Cavity-enhanced narrowband spectral filters using rare-earth ions doped in thin-film lithium niobate

On-chip optical filters are fundamental components in optical signal processing. While rare-earth ion-doped crystals offer ultra-narrow optical filtering via spectral hole burning, their applications have primarily been limited to those using bulk crystals, restricting their utility. In this work, we demonstrate cavity-enhanced spectral filtering based on rare-earth ions in an integrated nonlinear optical platform. We incorporate rare-earth ions into high quality-factor ring resonators patterned in thin-film lithium niobate. By spectral hole burning in a critically-coupled resonance mode, we achieve bandpass filters ranging from 7 MHz linewidth, with 13.0 dB of extinction, to 24 MHz linewidth, with 20.4 dB of extinction.
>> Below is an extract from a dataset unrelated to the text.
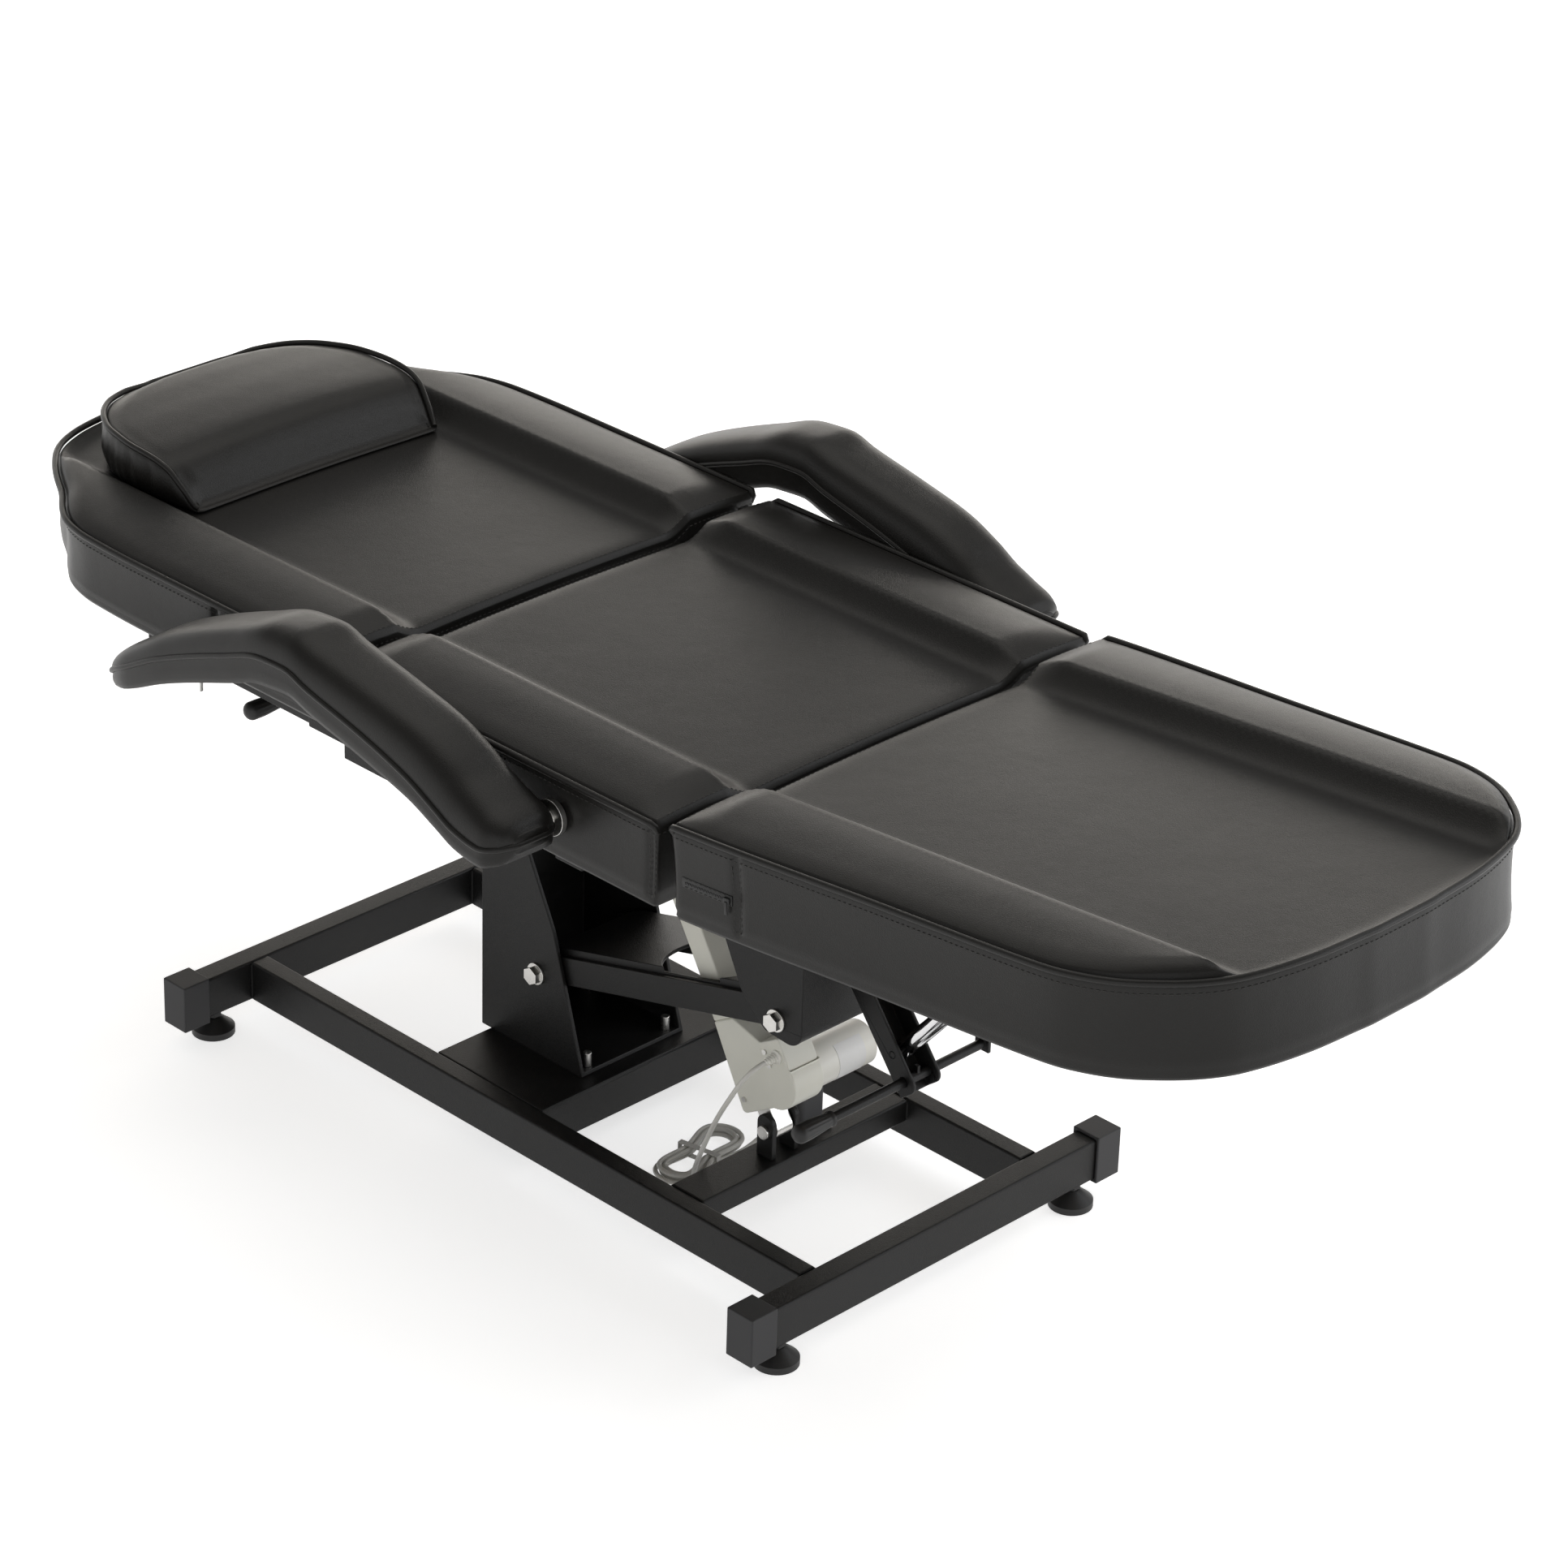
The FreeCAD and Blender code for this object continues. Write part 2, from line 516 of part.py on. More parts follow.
def upper_link():
    """Two straps between the plates of the pillar and of the bracket."""
    half = "(link_high / 2)"
    outline = [(f"{half}", f"-{half}", f"{half} * 0.98"), (f"{half}", f"{half}", f"{half} * 0.98"),
               (f"-arm_long - {half}", f"{half}", f"{half} * 0.98"),
               (f"-arm_long - {half}", f"-{half}", f"{half} * 0.98")]
    bore = "link_shaft_radius + fit_gap"
    strap = plate("link_strap", "YZ_Plane", outline, "link_thick",
                  [("0", "0", bore), ("-arm_long", "0", bore)],
                  at=("(arm_wide - link_thick) / 2", "0", "0"))
    straps = pair("upper_link", strap)
    return place(straps, ("0", "link_pillar_y", "link_pillar_z"), lean="-arm_lean")


def link_shaft(label, y, z, plate_half):
    """A plain shaft across two plates, with a clip outside each."""
    half = f"({plate_half} + clip_thick)"
    shank = cylinder(label + "_shank", "link_shaft_radius", f"2 * {half}", (f"-{half}", y, z), "X")
    clips = [cylinder(f"{label}_clip_{name}", "link_shaft_radius * 1.5", "clip_thick / 2",
                      (x, y, z), "X")
             for name, x in (("near", f"-{plate_half} - clip_thick / 2"), ("far", plate_half))]
    return join(label, shank, *clips)


# Seat bracket
bracket_shares = [(0.324, 0.017), (0.535, 0.154), (0.7, 0.388), (1, 1)]


def seat_bracket():
    """A folded U that hangs from the seat frame, closed towards the foot end."""
    high = "(frame_low - bracket_low_z)"
    outline = [("bracket_front_y", "frame_low"), ("bracket_front_y", "bracket_low_z", "bracket_round")]
    for number, (y, z) in enumerate(bracket_shares):
        point = (f"bracket_front_y + bracket_deep * {y}", f"bracket_low_z + {high} * {z}")
        outline.append(point if z == 1 else point + ("bracket_round",))
    holes = [("seat_pivot_y", "seat_pivot_z", "pivot_radius + fit_gap"),
             ("link_seat_y", "link_seat_z", "link_shaft_radius + fit_gap")]
    blank = plate("bracket_blank", "YZ_Plane", outline, "bracket_wide", holes)
    room = box("bracket_room",
               ("bracket_wide - 2 * sheet_thick", "bracket_deep", f"{high} + 2 * overrun"),
               ("sheet_thick - bracket_wide / 2", "bracket_front_y + sheet_thick",
                "bracket_low_z - overrun"))
    window = cylinder("bracket_window", "web_hole_radius", "sheet_thick + 2 * overrun",
                      ("web_hole_x", "bracket_front_y - overrun", "web_hole_z"), "Y")
    return cut("seat_bracket", blank, room, window)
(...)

These filters outperform those of the highest quality factor ring resonators demonstrated in the thin-film lithium niobate integrated platform. Moreover, the cavity enables reconfigurable filtering by varying the cavity coupling rate. For instance, as opposed to the bandpass filter, we demonstrate a bandstop filter utilizing an under-coupled ring resonator. Such versatile integrated spectral filters with high extinction ratio and narrow linewidth could serve as fundamental components for optical signal processing and optical memories on-a-chip.